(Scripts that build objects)
§ §

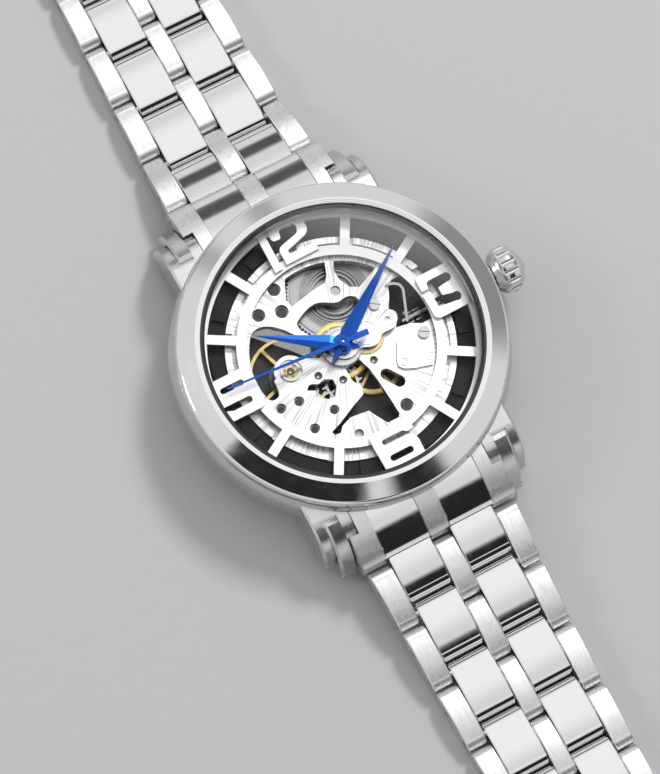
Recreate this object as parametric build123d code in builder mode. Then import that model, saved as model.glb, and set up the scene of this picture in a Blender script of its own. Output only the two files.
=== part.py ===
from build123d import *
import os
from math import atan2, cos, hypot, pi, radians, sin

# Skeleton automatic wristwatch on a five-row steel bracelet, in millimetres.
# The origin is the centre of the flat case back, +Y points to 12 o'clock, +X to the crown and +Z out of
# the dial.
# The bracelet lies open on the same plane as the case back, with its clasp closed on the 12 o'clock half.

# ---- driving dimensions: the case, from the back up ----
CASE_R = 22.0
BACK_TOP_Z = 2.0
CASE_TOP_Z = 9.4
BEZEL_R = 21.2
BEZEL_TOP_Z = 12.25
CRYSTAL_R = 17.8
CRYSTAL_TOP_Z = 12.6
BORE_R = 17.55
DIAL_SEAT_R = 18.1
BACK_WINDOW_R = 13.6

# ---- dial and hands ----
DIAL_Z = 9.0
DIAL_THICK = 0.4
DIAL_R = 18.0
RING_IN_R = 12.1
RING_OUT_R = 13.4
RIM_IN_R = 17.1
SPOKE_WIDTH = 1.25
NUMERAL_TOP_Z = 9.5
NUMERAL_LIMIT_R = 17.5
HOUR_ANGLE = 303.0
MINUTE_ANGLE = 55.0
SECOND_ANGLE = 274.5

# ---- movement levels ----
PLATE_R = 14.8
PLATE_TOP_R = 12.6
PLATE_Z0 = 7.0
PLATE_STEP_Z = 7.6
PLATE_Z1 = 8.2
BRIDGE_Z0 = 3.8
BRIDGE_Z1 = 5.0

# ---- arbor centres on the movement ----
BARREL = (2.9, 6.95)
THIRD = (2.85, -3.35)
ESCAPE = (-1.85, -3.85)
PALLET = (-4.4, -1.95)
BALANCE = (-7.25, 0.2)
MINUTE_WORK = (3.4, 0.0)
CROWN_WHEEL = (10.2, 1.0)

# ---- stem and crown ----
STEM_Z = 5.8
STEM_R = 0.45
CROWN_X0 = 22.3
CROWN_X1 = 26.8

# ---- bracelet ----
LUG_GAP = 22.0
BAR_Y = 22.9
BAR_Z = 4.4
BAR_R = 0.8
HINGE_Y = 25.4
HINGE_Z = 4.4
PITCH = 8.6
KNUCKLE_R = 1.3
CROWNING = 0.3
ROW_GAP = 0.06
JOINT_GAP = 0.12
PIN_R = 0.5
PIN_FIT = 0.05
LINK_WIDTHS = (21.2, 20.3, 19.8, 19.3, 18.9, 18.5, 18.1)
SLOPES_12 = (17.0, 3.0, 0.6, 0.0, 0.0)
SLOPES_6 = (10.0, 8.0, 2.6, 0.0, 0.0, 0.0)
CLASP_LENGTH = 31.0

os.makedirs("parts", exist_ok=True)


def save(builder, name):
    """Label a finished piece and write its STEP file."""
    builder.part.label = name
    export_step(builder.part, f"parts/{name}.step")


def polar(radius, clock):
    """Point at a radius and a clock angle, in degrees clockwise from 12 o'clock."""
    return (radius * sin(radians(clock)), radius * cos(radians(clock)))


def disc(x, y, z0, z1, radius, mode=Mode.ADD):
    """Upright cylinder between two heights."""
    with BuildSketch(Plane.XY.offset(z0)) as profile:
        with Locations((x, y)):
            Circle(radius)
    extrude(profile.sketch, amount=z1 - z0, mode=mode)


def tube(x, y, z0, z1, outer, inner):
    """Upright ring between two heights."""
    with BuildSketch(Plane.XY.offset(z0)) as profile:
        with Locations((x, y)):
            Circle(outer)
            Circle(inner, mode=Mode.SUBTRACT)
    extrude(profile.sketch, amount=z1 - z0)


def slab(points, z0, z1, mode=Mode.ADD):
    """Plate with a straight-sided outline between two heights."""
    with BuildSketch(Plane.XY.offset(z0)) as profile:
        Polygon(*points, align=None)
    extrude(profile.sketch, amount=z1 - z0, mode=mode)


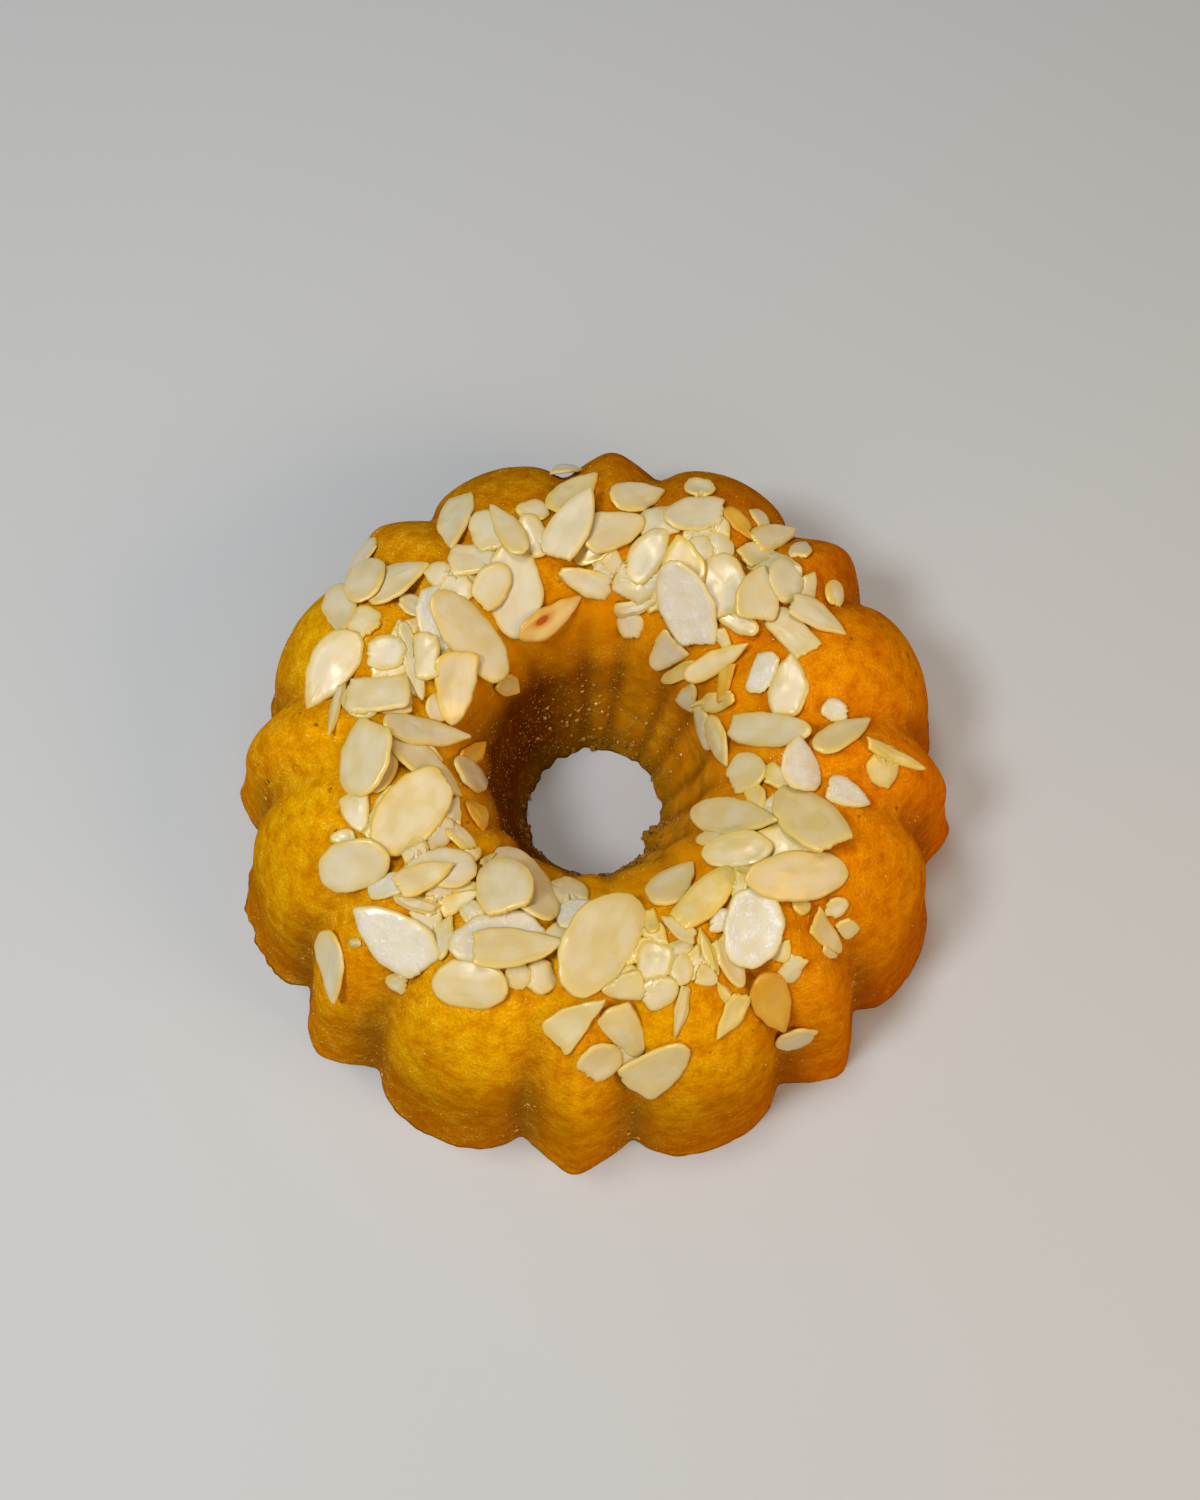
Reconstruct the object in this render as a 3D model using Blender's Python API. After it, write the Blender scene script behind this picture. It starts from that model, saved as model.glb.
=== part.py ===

§ §

**Task description**
Produce an exact copy of every entry above.

**Response to this task**
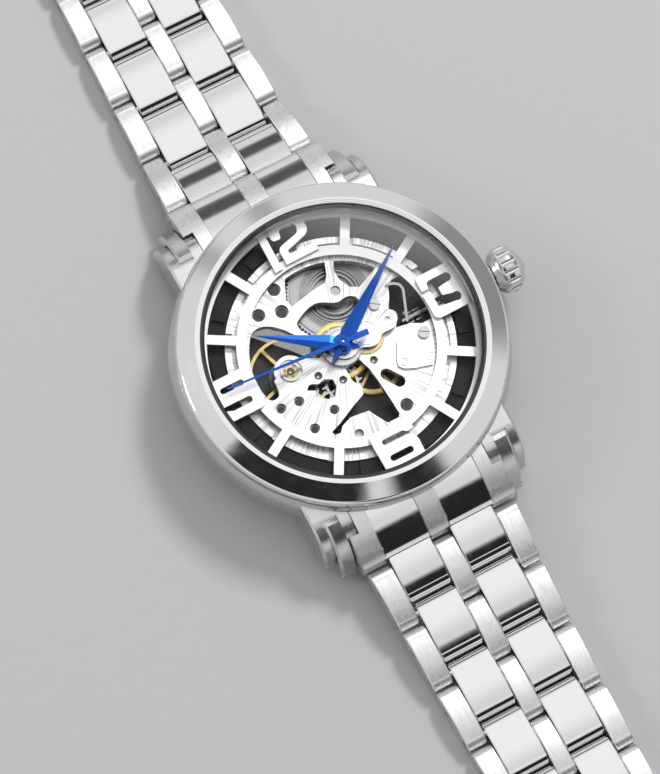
Recreate this object as parametric build123d code in builder mode. Then import that model, saved as model.glb, and set up the scene of this picture in a Blender script of its own. Output only the two files.
=== part.py ===
from build123d import *
import os
from math import atan2, cos, hypot, pi, radians, sin

# Skeleton automatic wristwatch on a five-row steel bracelet, in millimetres.
# The origin is the centre of the flat case back, +Y points to 12 o'clock, +X to the crown and +Z out of
# the dial.
# The bracelet lies open on the same plane as the case back, with its clasp closed on the 12 o'clock half.

# ---- driving dimensions: the case, from the back up ----
CASE_R = 22.0
BACK_TOP_Z = 2.0
CASE_TOP_Z = 9.4
BEZEL_R = 21.2
BEZEL_TOP_Z = 12.25
CRYSTAL_R = 17.8
CRYSTAL_TOP_Z = 12.6
BORE_R = 17.55
DIAL_SEAT_R = 18.1
BACK_WINDOW_R = 13.6

# ---- dial and hands ----
DIAL_Z = 9.0
DIAL_THICK = 0.4
DIAL_R = 18.0
RING_IN_R = 12.1
RING_OUT_R = 13.4
RIM_IN_R = 17.1
SPOKE_WIDTH = 1.25
NUMERAL_TOP_Z = 9.5
NUMERAL_LIMIT_R = 17.5
HOUR_ANGLE = 303.0
MINUTE_ANGLE = 55.0
SECOND_ANGLE = 274.5

# ---- movement levels ----
PLATE_R = 14.8
PLATE_TOP_R = 12.6
PLATE_Z0 = 7.0
PLATE_STEP_Z = 7.6
PLATE_Z1 = 8.2
BRIDGE_Z0 = 3.8
BRIDGE_Z1 = 5.0

# ---- arbor centres on the movement ----
BARREL = (2.9, 6.95)
THIRD = (2.85, -3.35)
ESCAPE = (-1.85, -3.85)
PALLET = (-4.4, -1.95)
BALANCE = (-7.25, 0.2)
MINUTE_WORK = (3.4, 0.0)
CROWN_WHEEL = (10.2, 1.0)

# ---- stem and crown ----
STEM_Z = 5.8
STEM_R = 0.45
CROWN_X0 = 22.3
CROWN_X1 = 26.8

# ---- bracelet ----
LUG_GAP = 22.0
BAR_Y = 22.9
BAR_Z = 4.4
BAR_R = 0.8
HINGE_Y = 25.4
HINGE_Z = 4.4
PITCH = 8.6
KNUCKLE_R = 1.3
CROWNING = 0.3
ROW_GAP = 0.06
JOINT_GAP = 0.12
PIN_R = 0.5
PIN_FIT = 0.05
LINK_WIDTHS = (21.2, 20.3, 19.8, 19.3, 18.9, 18.5, 18.1)
SLOPES_12 = (17.0, 3.0, 0.6, 0.0, 0.0)
SLOPES_6 = (10.0, 8.0, 2.6, 0.0, 0.0, 0.0)
CLASP_LENGTH = 31.0

os.makedirs("parts", exist_ok=True)


def save(builder, name):
    """Label a finished piece and write its STEP file."""
    builder.part.label = name
    export_step(builder.part, f"parts/{name}.step")


def polar(radius, clock):
    """Point at a radius and a clock angle, in degrees clockwise from 12 o'clock."""
    return (radius * sin(radians(clock)), radius * cos(radians(clock)))


def disc(x, y, z0, z1, radius, mode=Mode.ADD):
    """Upright cylinder between two heights."""
    with BuildSketch(Plane.XY.offset(z0)) as profile:
        with Locations((x, y)):
            Circle(radius)
    extrude(profile.sketch, amount=z1 - z0, mode=mode)


def tube(x, y, z0, z1, outer, inner):
    """Upright ring between two heights."""
    with BuildSketch(Plane.XY.offset(z0)) as profile:
        with Locations((x, y)):
            Circle(outer)
            Circle(inner, mode=Mode.SUBTRACT)
    extrude(profile.sketch, amount=z1 - z0)


def slab(points, z0, z1, mode=Mode.ADD):
    """Plate with a straight-sided outline between two heights."""
    with BuildSketch(Plane.XY.offset(z0)) as profile:
        Polygon(*points, align=None)
    extrude(profile.sketch, amount=z1 - z0, mode=mode)


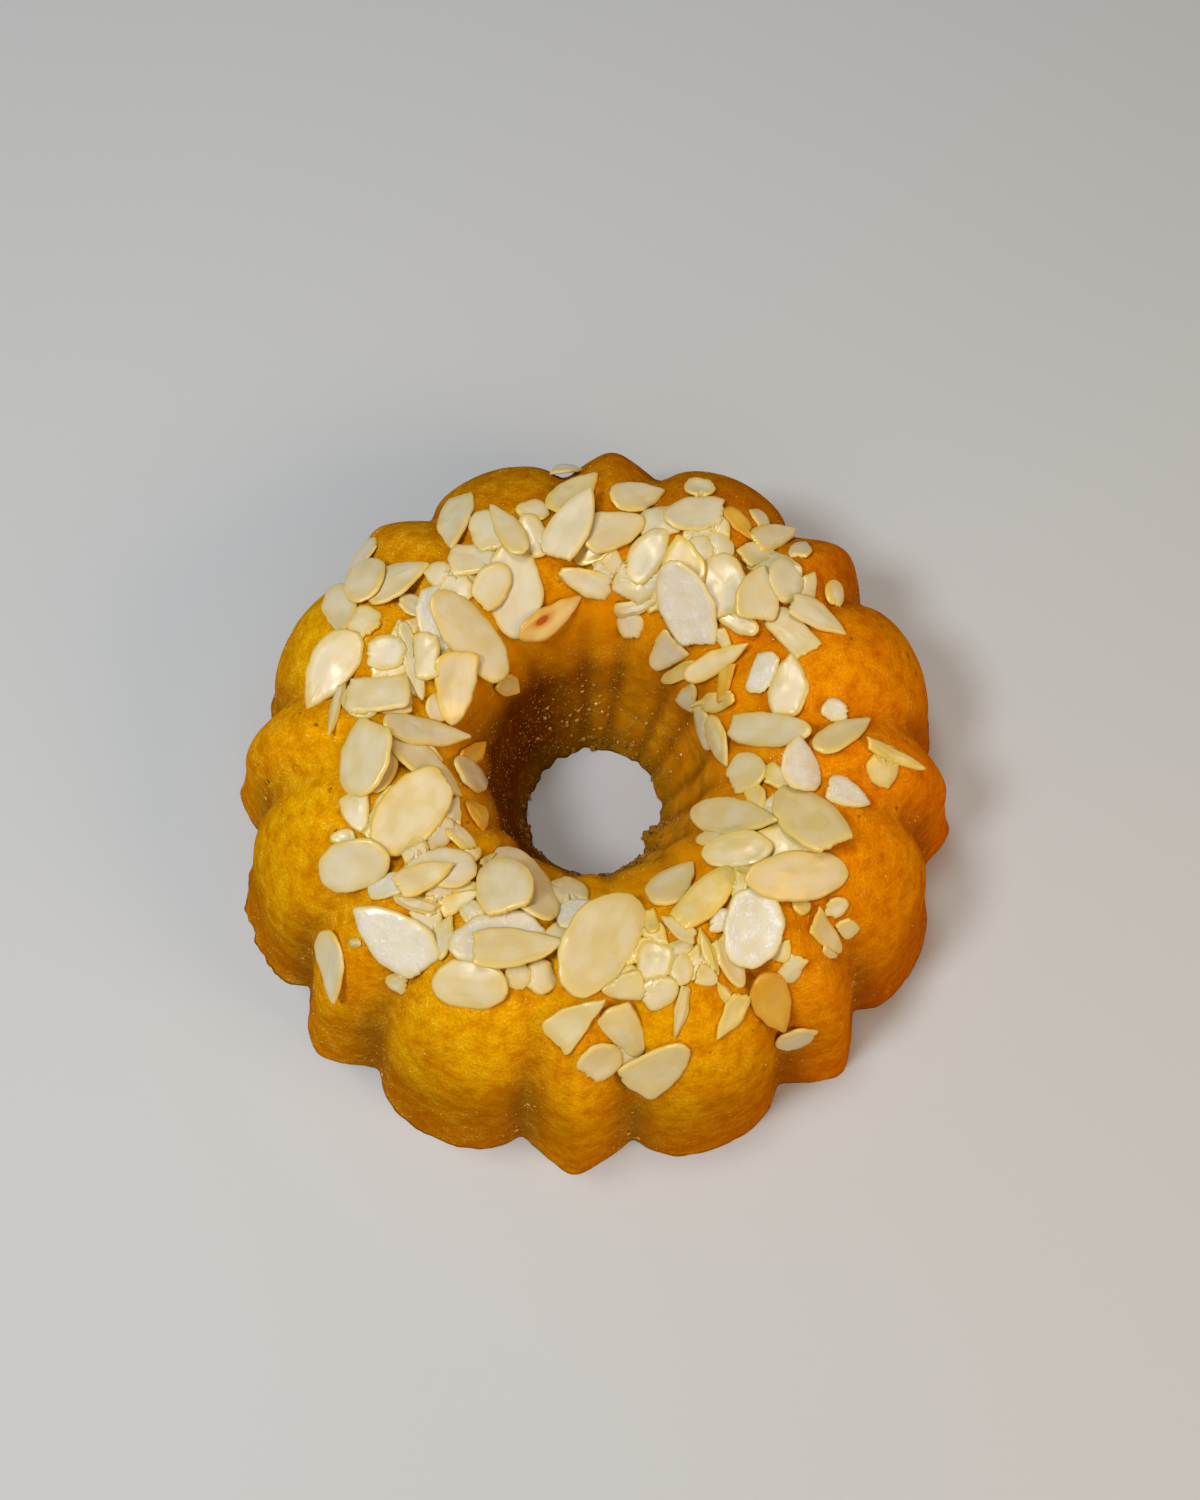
Reconstruct the object in this render as a 3D model using Blender's Python API. After it, write the Blender scene script behind this picture. It starts from that model, saved as model.glb.
=== part.py ===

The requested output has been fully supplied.